Opinión | Sucedió por los ochenta

El pasado no existe y el futuro menos.

Washington Abdala

Sucedió por los ochenta, allí conocí el miedo. Había llegado a la gran manzana y mi amigo de la adolescencia me estaba esperando. Al salir del aeropuerto supe inmediatamente que era un aldeano. Pablo, gigante, culto, lector empedernido y buena gente me esperaba con una sonrisa enorme. Habían pasado unos años, pero las amistades nunca se pierden en la dimensión temporal, siempre es como si ayer nos hubiésemos visto con el amigo. Nos trepamos a un ómnibus con su novia. Ella era alta como él.

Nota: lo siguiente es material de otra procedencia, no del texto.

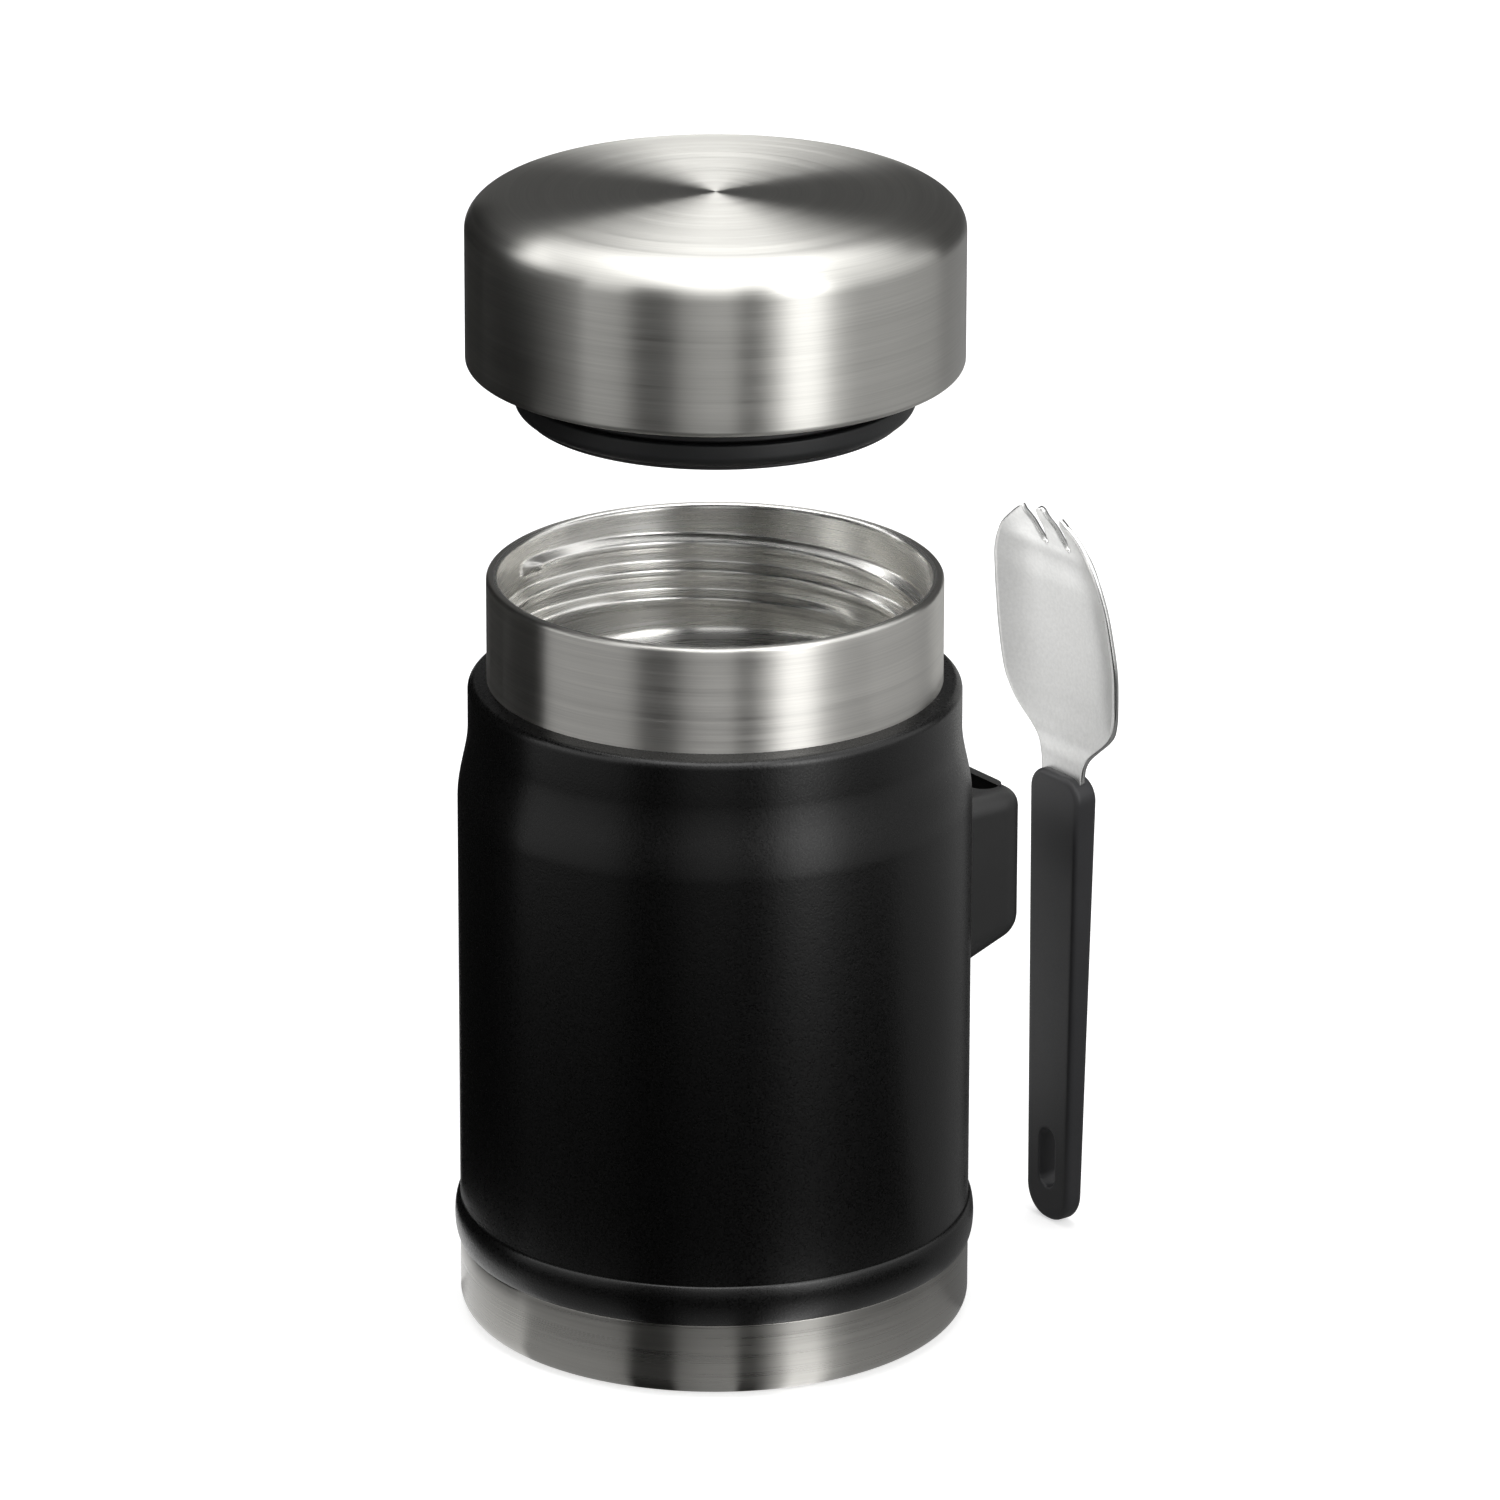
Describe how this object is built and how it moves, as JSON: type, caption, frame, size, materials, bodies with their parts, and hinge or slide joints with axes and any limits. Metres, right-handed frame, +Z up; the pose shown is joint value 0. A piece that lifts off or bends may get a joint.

Mis amigos vivían en Quenns, para ir al corazón de Manhattan, en aquella época, había que hacer una expedición. Hoy los trenes lo cambiaron todo. El tiempo de la gente vale mucho.

Las famosas hamburguesas no habían llegado al Uruguay. En los inicios de los ochenta había una cadena que no era internacional, un invento raro que duró poco.

Pablo sabía que el asunto de la hamburguesa para mí era importante y aún no era hipermasivo (aunque Estados Unidos siempre se comió hamburguesas de todo tipo baste recordar a Pilón el amigo de Popeye) en los hechos no era como lo es hoy en todo el planeta que hay súper cadenas de hamburguesas de mil gustos.

Pablo sale de su oficina a las cinco y lo paso a buscar. Fuimos al barrio chino junto a otro amigo y nos metimos en el local de las hamburguesas. Se parecía a un baño aquello: baldosas blancas, algunas barras básicas y un ambiente sórdido. Ya en aquella época latinos atendiendo.

Pedimos las respectivas hamburguesas, (eso más un jean que me compré por allí) era mi felicidad. Me sentía en las nubes, mis amigos, mi hamburguesa, mi vaquero y charlar cambiando el mundo. ¡Y en la gran manzana!

Estábamos en eso cuando un tipo maloliente se acerca y se me sienta al costado. Pero al lado mismo. Lo trato de correr y el tipo me ladra. Me dice algo en un slam que no entendí y Pablo -que era más bueno que Lassie- le ladró algo también. El individuo insistió en su tarea. Me estaba robando con un arma debajo de la ropa. Alguien lo empujó de atrás y se armó trifulca. Volaron sillas y varios se tomaron a golpes de puño. Los uruguayos -que no teníamos nada que ver- huimos hasta la estación del subte. Miramos de espaldas y el tipo nos corría. ¡El corazón me bombeaba a mil! Bajamos corriendo, con pánico y nos sonrojamos recién adentro del tren. Cosa típica de inconsciencia juvenil.

Vuelvo al Uruguay a seguir estudiando mis carreras. A los meses recibo una carta de Pablo (un sobre) vacío, pero con un recorte de diario. (En los ochenta las cartas aún eran el método de comunicación). Solo había un recorte del New York Times donde mostraba fotos del local donde habíamos ido a comer las hamburguesas, se veía sangre en las baldosas y una crónica que contaba como un psicópata había matado a dos personas y había sido abatido por la policía. Al principio me reí. Más tarde me di cuenta. Pudimos ser nosotros a los que nos hubiera destripado. No era el día. Luego, la vida siguió y sé que en aquella jornada me quemé una de las siete vidas.

La historia que les narré es real y pasaron más de cuarenta años y pude haber muerto por nada. Mi amigo ya no está porque se cayó en un helicóptero (y aún lo extraño como si fuera ayer) y, por eso, toda vez que perdemos el tiempo en asuntos irrelevantes deberíamos tomar en cuenta que la vamos a quedar acá.

Lo que tenemos -por ahora- es esta vida, cada minuto cuenta, hagamos lo mejor con ella de lo que imaginamos, cada uno en su jardín y con sus plantitas. Todo lo demás lo veremos. Y ser buena gente es lo mejor para vivir el presente. El pasado no existe y el futuro menos. No lo pierdan de vista. Agárrenlo fuerte. Buen domingo.